* REQUEST *
Return the whole listing, keeping every character the same.

>> Start DATA EXTRACT

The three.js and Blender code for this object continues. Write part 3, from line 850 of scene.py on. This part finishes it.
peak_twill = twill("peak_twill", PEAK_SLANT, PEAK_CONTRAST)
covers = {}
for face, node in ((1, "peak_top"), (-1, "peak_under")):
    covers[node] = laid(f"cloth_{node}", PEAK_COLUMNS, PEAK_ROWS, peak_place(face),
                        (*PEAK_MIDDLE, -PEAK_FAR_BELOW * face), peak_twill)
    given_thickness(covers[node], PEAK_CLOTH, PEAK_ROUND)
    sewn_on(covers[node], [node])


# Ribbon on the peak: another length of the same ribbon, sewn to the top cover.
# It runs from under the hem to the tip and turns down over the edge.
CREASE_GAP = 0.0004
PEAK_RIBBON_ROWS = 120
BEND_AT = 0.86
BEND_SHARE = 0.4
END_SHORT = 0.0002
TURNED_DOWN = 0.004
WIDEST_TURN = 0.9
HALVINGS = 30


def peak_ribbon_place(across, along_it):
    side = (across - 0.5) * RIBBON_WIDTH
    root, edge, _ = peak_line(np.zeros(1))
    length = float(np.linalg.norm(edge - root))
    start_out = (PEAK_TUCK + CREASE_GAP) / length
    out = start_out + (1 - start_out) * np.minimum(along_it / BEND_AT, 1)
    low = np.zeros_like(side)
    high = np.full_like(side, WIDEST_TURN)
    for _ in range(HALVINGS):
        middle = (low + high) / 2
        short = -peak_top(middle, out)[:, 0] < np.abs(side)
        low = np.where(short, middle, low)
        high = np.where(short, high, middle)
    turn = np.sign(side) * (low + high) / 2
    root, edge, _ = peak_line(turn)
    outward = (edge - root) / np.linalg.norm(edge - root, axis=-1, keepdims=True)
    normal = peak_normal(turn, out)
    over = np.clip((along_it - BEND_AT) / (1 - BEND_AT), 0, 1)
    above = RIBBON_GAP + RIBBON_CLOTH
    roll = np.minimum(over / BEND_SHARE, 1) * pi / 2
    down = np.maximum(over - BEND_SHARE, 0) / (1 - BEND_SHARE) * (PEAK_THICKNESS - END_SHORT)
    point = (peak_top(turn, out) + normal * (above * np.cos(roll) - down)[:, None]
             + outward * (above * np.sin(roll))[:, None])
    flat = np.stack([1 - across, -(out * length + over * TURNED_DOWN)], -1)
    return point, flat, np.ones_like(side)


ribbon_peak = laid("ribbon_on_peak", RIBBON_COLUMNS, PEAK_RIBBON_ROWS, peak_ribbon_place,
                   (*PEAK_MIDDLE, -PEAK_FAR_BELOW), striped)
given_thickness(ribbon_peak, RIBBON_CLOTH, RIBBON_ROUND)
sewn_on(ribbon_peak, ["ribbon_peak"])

>> End DATA EXTRACT

* WRITTEN SOLUTION *
The three.js and Blender code for this object continues. Write part 3, from line 850 of scene.py on. This part finishes it.
peak_twill = twill("peak_twill", PEAK_SLANT, PEAK_CONTRAST)
covers = {}
for face, node in ((1, "peak_top"), (-1, "peak_under")):
    covers[node] = laid(f"cloth_{node}", PEAK_COLUMNS, PEAK_ROWS, peak_place(face),
                        (*PEAK_MIDDLE, -PEAK_FAR_BELOW * face), peak_twill)
    given_thickness(covers[node], PEAK_CLOTH, PEAK_ROUND)
    sewn_on(covers[node], [node])


# Ribbon on the peak: another length of the same ribbon, sewn to the top cover.
# It runs from under the hem to the tip and turns down over the edge.
CREASE_GAP = 0.0004
PEAK_RIBBON_ROWS = 120
BEND_AT = 0.86
BEND_SHARE = 0.4
END_SHORT = 0.0002
TURNED_DOWN = 0.004
WIDEST_TURN = 0.9
HALVINGS = 30


def peak_ribbon_place(across, along_it):
    side = (across - 0.5) * RIBBON_WIDTH
    root, edge, _ = peak_line(np.zeros(1))
    length = float(np.linalg.norm(edge - root))
    start_out = (PEAK_TUCK + CREASE_GAP) / length
    out = start_out + (1 - start_out) * np.minimum(along_it / BEND_AT, 1)
    low = np.zeros_like(side)
    high = np.full_like(side, WIDEST_TURN)
    for _ in range(HALVINGS):
        middle = (low + high) / 2
        short = -peak_top(middle, out)[:, 0] < np.abs(side)
        low = np.where(short, middle, low)
        high = np.where(short, high, middle)
    turn = np.sign(side) * (low + high) / 2
    root, edge, _ = peak_line(turn)
    outward = (edge - root) / np.linalg.norm(edge - root, axis=-1, keepdims=True)
    normal = peak_normal(turn, out)
    over = np.clip((along_it - BEND_AT) / (1 - BEND_AT), 0, 1)
    above = RIBBON_GAP + RIBBON_CLOTH
    roll = np.minimum(over / BEND_SHARE, 1) * pi / 2
    down = np.maximum(over - BEND_SHARE, 0) / (1 - BEND_SHARE) * (PEAK_THICKNESS - END_SHORT)
    point = (peak_top(turn, out) + normal * (above * np.cos(roll) - down)[:, None]
             + outward * (above * np.sin(roll))[:, None])
    flat = np.stack([1 - across, -(out * length + over * TURNED_DOWN)], -1)
    return point, flat, np.ones_like(side)


ribbon_peak = laid("ribbon_on_peak", RIBBON_COLUMNS, PEAK_RIBBON_ROWS, peak_ribbon_place,
                   (*PEAK_MIDDLE, -PEAK_FAR_BELOW), striped)
given_thickness(ribbon_peak, RIBBON_CLOTH, RIBBON_ROUND)
sewn_on(ribbon_peak, ["ribbon_peak"])